Every few weeks, I run into someone who vehemently claims that agile development doesn't work. This individual always has a story about an "agile project team" in his organization that failed miserably; therefore, agility is just a bunch of hooey and everyone should return to the heavy process we've all known and loved for years. After a few minutes' discussion, I invariably discover that the team in question really wasn't doing Extreme Programming (XP), Scrum or whatever process they claimed to be following—instead, they were embroiled in some form of code-and-fix hacking. Because the individual didn't know the difference, he honestly thought that the team was agile.

The challenge is that agility is situational—we clearly need reasonable criteria to quantify it. For example, a large team spread out among several locations can still be agile, but it must do more up-front modeling and documentation than a smaller, colocated team. Team size, location and documentation practices are not definite determinants of agility. But what is?

Evaluating Agility
When I'm asked to evaluate a team's agility, I look for several things. I first meet their stakeholders and watch their regression test suite run. If the team can't easily support these requests, there's a very good chance that they're not taking an agile approach. Next, I ask to see their working software, look at their source code, which should be of high quality and kept under configuration management (CM) control and discover how they manage changing requirements. At this point, if I hear the right answers, it's almost certain that the team's taking an agile approach. My final test is the frosting on the cake: The team should take responsibility for their work and strive to automate as much as possible.

Stakeholder Who?
It's 12:00. Do you know where your stakeholders are? Seriously, agile developers work closely with their project stakeholders. In fact, they're important and visible members of agile software development teams. XP, for example, includes the On-Site Customer practice, which requires one or more stakeholders to provide the team with requirements-related information and to make decisions in a timely manner. Agile Modeling (AM) extends On-Site Customer to insist that stakeholders also actively participate in your requirements modeling efforts—they're the business experts, so they're the ones best suited to model their business. Finally, in Scrum, the Product Manager is responsible for defining and then prioritizing requirements. This person frequently performs traditional business analyst tasks, albeit in an agile manner, because he often needs to drive agreement among a range of stakeholders. Remember, despite claims of agility, the absence of continuous stakeholder participation is a solid sign that a team isn't as agile as it may claim.

Testing Is Your Friend
Testing is a mission-critical activity. Although this can also be said of some traditional teams, at least at certain points in the project lifecycle, truly agile teams focus on testing to a much greater extent—and do so throughout the project. Although it sounds like rhetoric, agile teams have rethought the role of testing and QA, and have built new toolsets to support their activities. The majority of agile programmers take a test-driven approach to development: They write a small test, generally using the XUnit framework, and then write just enough production code to fulfill it. They proceed iteratively until the new requirement that they're working on is implemented. As they do so, they refactor their code to keep their design of the highest quality possible.

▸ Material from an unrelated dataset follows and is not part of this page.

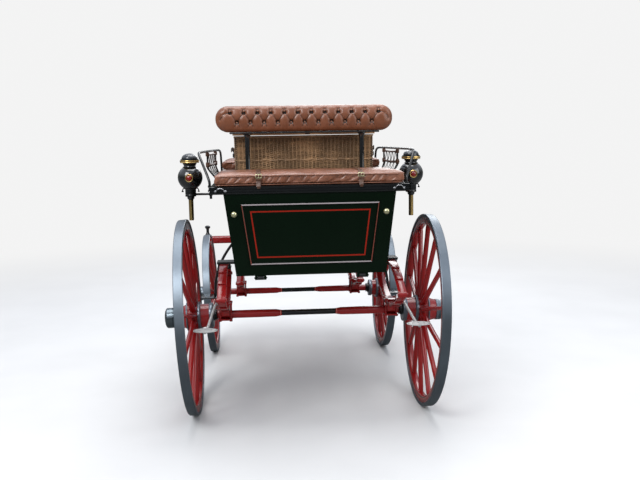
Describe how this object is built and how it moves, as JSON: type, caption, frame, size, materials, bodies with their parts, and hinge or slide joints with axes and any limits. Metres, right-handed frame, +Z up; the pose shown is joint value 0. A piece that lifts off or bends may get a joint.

This approach offers two important side effects. First, by running a regression test, agile programmers can show that their software actually fulfills the requirements they've implemented to date. Second, the unit tests form detailed design documentation that's up-to-date, accurate and useful.

Most agile teams develop a full regression test suite for their acceptance tests, often using the FitNesse framework. This enables them to capture acceptance tests in a form of structured English from which running code is generated (FitNesse currently works for Java and C#). The acceptance tests are treated as first-class requirements documentation because they define criteria your system must fulfill. Having acceptance tests and unit tests do double duty as both test and modeling artifacts reflects the practice of single sourcing information: Store information only once in the most appropriate place possible, thereby reducing your development and maintenance workloads. Despite claims of agility, the absence of significant testing efforts is clearly a sign that the team isn't as agile as it may claim. It really works!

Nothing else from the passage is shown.